A “peace” that left Russia in possession of Ukrainian territory is not just morally wrong, but strategically incoherent. Would such a deal mean the threat of further Russian incursions had been extinguished? Of course not. It would simply give the Russians an opportunity to regroup – the pause that refreshes.
The problem, in short, is not Ukraine. It is Vladimir Putin, or rather it is the broader political culture that produces a Putin. When Mr. Putin crossed into Ukraine, he revealed himself once and for all for who he is, and what he is capable of. There is no going back from that, no way to unknow what is now known. The breach is irreparable.
Yet somehow that message does not seem to have penetrated the bunker at Global Affairs. Somebody thought it was a good idea to send Ms. Heinbecker to that party, precisely for the message it would send. They did not, what is more, come to that understanding unaided.

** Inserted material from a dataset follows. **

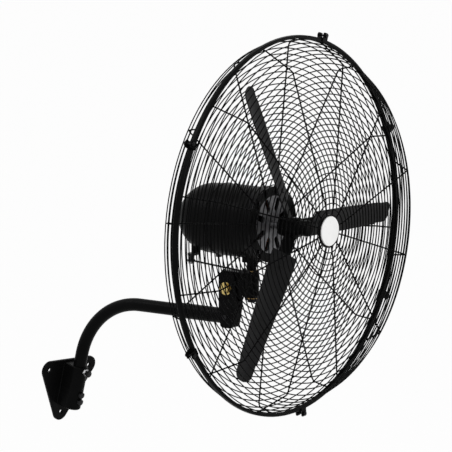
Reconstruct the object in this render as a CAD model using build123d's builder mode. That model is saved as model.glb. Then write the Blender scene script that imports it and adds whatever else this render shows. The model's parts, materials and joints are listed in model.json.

This is a government that is all too easily persuaded that we live in a world without friends or enemies, allies or adversaries, but only conflicts to be mediated, debates to be convened, with Canada in its accustomed role as “helpful fixer.”
The world, it is true, is a complicated place. But that does not require us to abdicate all judgment. We should be careful to see all shades of grey – including black and white.